The Legislature set the new requirements when it passed House Bill 711 this spring, the latest onslaught against government hospitals by conservative Republicans since Gov. Rick Scott won the 2010 election.
The biggest potential impact may be on the two Broward hospital districts, where Scott will have appointed all seven members on each board before his term is done. Jackson is owned by Miami-Dade County and county commissioners have made it clear they oppose selling the public system, though it has lost $419 million the past three years.
Opposition to Florida’s government hospitals started in late 2010, when the transition of team of Scott, former chief executive of the national for-profit HCA hospital chain, recommended an investigation into whether the state needed government-owned hospitals.

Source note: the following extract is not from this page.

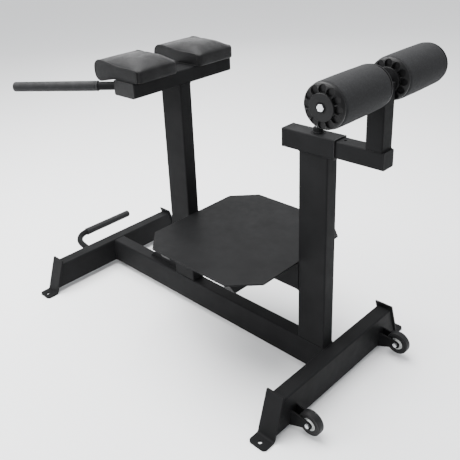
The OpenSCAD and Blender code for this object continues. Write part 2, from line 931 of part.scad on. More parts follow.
module at_wheel(side) {
    place() translate([wheel_x, side * wheel_y, wheel_z]) children();
}

// One cheek, from the cross tube's rear face to the eye round the axle
module cheek_outline() {
    root_z = rail_top - rear_tube_h + 2 - wheel_z;
    difference() {
        union() {
            circle(eye_r);
            polygon([[-wheel_back, root_z], [-3, -eye_r], [3, eye_r - 0.5],
                     [0, eye_r], [-wheel_back, root_z + root_h]]);
        }
        circle(m8_r + 0.1);
    }
}

module fork(side) {
    at_wheel(side) for (s = [-1, 1])
        translate([0, s * fork_gap + (s > 0 ? cheek_t : 0), 0]) rotate([90, 0, 0])
            linear_extrude(cheek_t) cheek_outline();
}

module left_fork() {
    color("#1f2022") fork(-1);
}

module right_fork() {
    color("#1f2022") fork(1);
}

rim_r = wheel_d / 2 - 17;

module wheel_core(side) {
    hub_r = 13.5;
    dish = 4;
    half = wheel_w / 2;
    color("#c9cac8") at_wheel(side) rotate([90, 0, 0]) rotate_extrude() polygon([
        [wheel_bore, -half - 1], [hub_r, -half - 1], [hub_r + 1, -dish], [rim_r - 4, -dish],
        [rim_r - 3, -half + 2], [rim_r, -half + 2], [rim_r, half - 2], [rim_r - 3, half - 2],
        [rim_r - 4, dish], [hub_r + 1, dish], [hub_r, half + 1], [wheel_bore, half + 1]]);
}

module tyre(side) {
    half = wheel_w / 2;
    edge = 4;
    color("#151617") at_wheel(side) rotate([90, 0, 0]) rotate_extrude() polygon(concat(
        [[rim_r, -half]],
        arc([wheel_d / 2 - edge, -half + edge], edge, -90, 0, 5),
        arc([wheel_d / 2 - edge, half - edge], edge, 0, 90, 5),
        [[rim_r, half]]));
}

module left_wheel() {
    wheel_core(-1);
}

module right_wheel() {
    wheel_core(1);
}

module left_tyre() {
    tyre(-1);
}

module right_tyre() {
    tyre(1);
}

fork_half = fork_gap + cheek_t;
nut_h = 6.8;

module wheel_bolts() {
    color("#c4c7ca") for (side = [-1, 1]) at_wheel(side) mirror([0, side < 0 ? 1 : 0, 0])
        translate([0, fork_half + m8_head, 0]) rotate([90, 0, 0]) union() {
            hex_bar(m8_flats, m8_head);
            cylinder(m8_head + 2 * fork_half + nut_h + 2, r = m8_r);
        }
}

module wheel_nuts() {
    color("#b9bcc0") for (side = [-1, 1]) at_wheel(side) mirror([0, side < 0 ? 1 : 0, 0])
        translate([0, -fork_half, 0]) rotate([90, 0, 0]) difference() {
            hex_bar(m8_flats, nut_h);
            translate([0, 0, -over]) cylinder(nut_h + 2 * over, r = m8_r + 0.05);
        }
}

main_rail();
front_cross_tube();
rear_cross_tube();
front_left_foot();
front_right_foot();
rear_left_foot();
rear_right_foot();
front_upright();
rear_upright();
tie_tube();
front_gusset();
platform();
front_arms();
rear_arms();
pad_beam();
beam_caps();
left_pad();
right_pad();
left_pad_board();
right_pad_board();
pad_bolts();
pad_washers();
pad_tee_nuts();
left_handle_bar();
right_handle_bar();
left_grip();
right_grip();
lift_bar();
lift_grip();
sleeve();
sleeve_liners();
pin_boss();
pin_barrel();
pin_spring();
pin_plunger();
pin_knob();
carriage_tube();
carriage_plug();
carriage_end_plate();
roller_post();
roller_axle();
left_roller_tube();
left_outer_cap();
left_inner_cap();
left_foam();
right_roller_tube();
right_outer_cap();
right_inner_cap();
right_foam();
roller_washers();
roller_bolts();
left_fork();
right_fork();
left_wheel();
right_wheel();
left_tyre();
right_tyre();
wheel_bolts();
wheel_nuts();
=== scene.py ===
"""Looks of the roman chair: camera, studio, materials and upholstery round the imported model.

Measures are in metres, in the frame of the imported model: +X towards the ankle rollers, +Y to the
right-hand pad, +Z up.
"""
import json
import math

import bmesh
import bpy
from mathutils import Matrix, Vector
from mathutils.bvhtree import BVHTree
from mathutils.noise import noise


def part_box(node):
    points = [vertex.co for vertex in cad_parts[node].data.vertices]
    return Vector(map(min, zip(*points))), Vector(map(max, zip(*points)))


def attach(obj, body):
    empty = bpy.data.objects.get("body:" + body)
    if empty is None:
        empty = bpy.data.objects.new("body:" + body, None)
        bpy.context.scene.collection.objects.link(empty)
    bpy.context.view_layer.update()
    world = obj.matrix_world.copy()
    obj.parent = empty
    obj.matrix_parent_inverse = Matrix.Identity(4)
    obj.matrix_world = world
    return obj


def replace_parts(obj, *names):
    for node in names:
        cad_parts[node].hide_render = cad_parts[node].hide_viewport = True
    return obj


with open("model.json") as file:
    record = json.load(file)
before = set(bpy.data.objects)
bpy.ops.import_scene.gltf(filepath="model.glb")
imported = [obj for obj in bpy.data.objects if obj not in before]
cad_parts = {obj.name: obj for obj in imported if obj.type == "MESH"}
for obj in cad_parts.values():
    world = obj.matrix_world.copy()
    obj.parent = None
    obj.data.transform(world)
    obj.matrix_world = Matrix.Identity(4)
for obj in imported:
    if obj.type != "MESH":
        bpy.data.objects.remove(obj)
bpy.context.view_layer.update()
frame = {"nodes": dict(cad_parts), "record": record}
nodes = frame["nodes"]

X, Y, Z = Vector((1, 0, 0)), Vector((0, 1, 0)), Vector((0, 0, 1))
HALF_TUBE = 0.025                # half the width of the frame's tube
FOOT_LEAN = math.radians(18.5)   # of the cross tubes' cut ends, from upright
HANDLE_ANGLE = math.radians(36)  # between a handle bar and the middle plane
HANDLE_R, LIFT_BAR_R = 0.014, 0.0125
FLOOR_HALF, FLOOR_DROP = 30, 0.0005  # the drop keeps the floor off the feet's own faces


def put(name, data):
    """A new object in the scene that holds this data."""
    made = bpy.data.objects.new(name, data)
    bpy.context.scene.collection.objects.link(made)
    return made


# ---------------------------------------------------------------- camera
def make_camera():
    """A 50 mm camera at the machine's rear left, higher than the rollers, looking down along it."""
    azimuth, elevation, roll = map(math.radians, (47.81, 22.50, -3.82))
    place = (1.4979, -1.4020, 1.4546)
    back = Vector((math.sin(azimuth) * math.cos(elevation),
                   -math.cos(azimuth) * math.cos(elevation),
                   math.sin(elevation)))
    right = Vector((math.cos(azimuth), math.sin(azimuth), 0))
    up = back.cross(right)
    x_axis = right * math.cos(roll) + up * math.sin(roll)
    y_axis = up * math.cos(roll) - right * math.sin(roll)
    turn = Matrix((x_axis, y_axis, back)).transposed()
    data = bpy.data.cameras.new("camera")
    data.sensor_width, data.lens = 36, 49.75
    data.shift_x, data.shift_y = 0.087, -0.141
    camera = put("camera", data)
    camera.matrix_world = Matrix.Translation(place) @ turn.to_4x4()
    bpy.context.scene.camera = camera


make_camera()


# ---------------------------------------------------------------- studio
def area_light(name, place, aim, size, power):
    """A rectangular lamp, its size in metres and its power in watts, facing aim."""
    data = bpy.data.lights.new(name, "AREA")
    data.shape = "RECTANGLE"
    data.size, data.size_y = size
    data.energy = power
    light = put(name, data)
    light.location = place
    light.rotation_mode = "QUATERNION"
    light.rotation_quaternion = (Vector(aim) - Vector(place)).to_track_quat("-Z", "Y")


def make_studio():
    """Three soft boxes in a pale room, and a pale floor that runs out of sight."""
    area_light("top_softbox", (-0.6, -0.1, 3.2), (0, 0, 0.3), (3.0, 3.0), 310)
    area_light("left_softbox", (-1.8, -3.2, 2.3), (0, 0, 0.6), (2.2, 1.6), 110)
    area_light("far_softbox", (-3.2, 3.0, 2.0), (0, 0, 0.6), (2.6, 1.6), 24)
    world = bpy.data.worlds.new("studio")
    world.use_nodes = True
    background = world.node_tree.nodes["Background"].inputs
    background["Color"].default_value = (0.97, 0.98, 1.0, 1)
    background["Strength"].default_value = 1.15
    bpy.context.scene.world = world
    half = FLOOR_HALF
    mesh = bpy.data.meshes.new("floor")
    mesh.from_pydata([(-half, -half, 0), (half, -half, 0), (half, half, 0), (-half, half, 0)],
                     [], [(0, 1, 2, 3)])
    floor = put("floor", mesh)
    floor.location.z = -FLOOR_DROP
    material = bpy.data.materials.new("floor")
    material.use_nodes = True
    shader = material.node_tree.nodes["Principled BSDF"]
    shader.inputs["Base Color"].default_value = (0.93, 0.935, 0.94, 1)
    shader.inputs["Roughness"].default_value = 0.9
    floor.data.materials.append(material)


make_studio()


# ---------------------------------------------------------------- materials
def toned(colour, by, lift=0.0):
    """A colour made darker or lighter by a factor, and lifted."""
    return tuple(c * by + lift for c in colour)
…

In March 2011, Scott appointed a task force to study whether government hospitals should continue to exist under the theory that private hospitals can be more efficient and all hospitals should receive tax dollars for caring for the uninsured. The group’s report, issued in January, recommended that hospital taxing districts — including North and South Broward — should be reapproved by voters every eight or 12 years or be shut down.
The Legislature did not deal directly with that report, but instead ordered evaluations to weigh the pluses and minuses of selling the government facilities.
Though the legislation doesn’t require government hospitals to start the process until Dec. 31, the Memorial system, also known as the South Broward Hospital District, has raced ahead and is close to finishing the process. North Broward is getting started, studying bids to select a third-party evaluator. Jackson has yet to get started.
Each is in a slightly different political position. Memorial’s board has two seats for which Scott can make appointments at any time. At Broward Health, Scott has already made two appointments and can appoint another member immediately if he chooses. In Jackson’s case, the shape of its governing body could change this fall as the mayor and some commissioners face re-election.
The governor’s office said Tuesday he plans to appoint the “most qualified” board candidates but wouldn’t say whether he would select those who favor the sale of public hospitals. “It is certainly a priority to fill the vacancies” but there is no timeframe, said the governor’s spokeswoman, Jackie Schutz.
David Di Pietro, a Fort Lauderdale lawyer Scott appointed to the Broward Health board, called selling the hospitals “a very complicated process.” He favors careful consideration of the facts but “in the long run, I’m definitely in favor of looking at selling” the system.Memorial Chief Executive Frank Sacco said Memorial’s push to fulfill the requirements of the new law has nothing to do the governor’s appointments. He said the board was already engaged in strategic planning when the law passed and the board felt it was best to deal quickly with the Legislature’s requirements, “to get this behind us one way or the other.”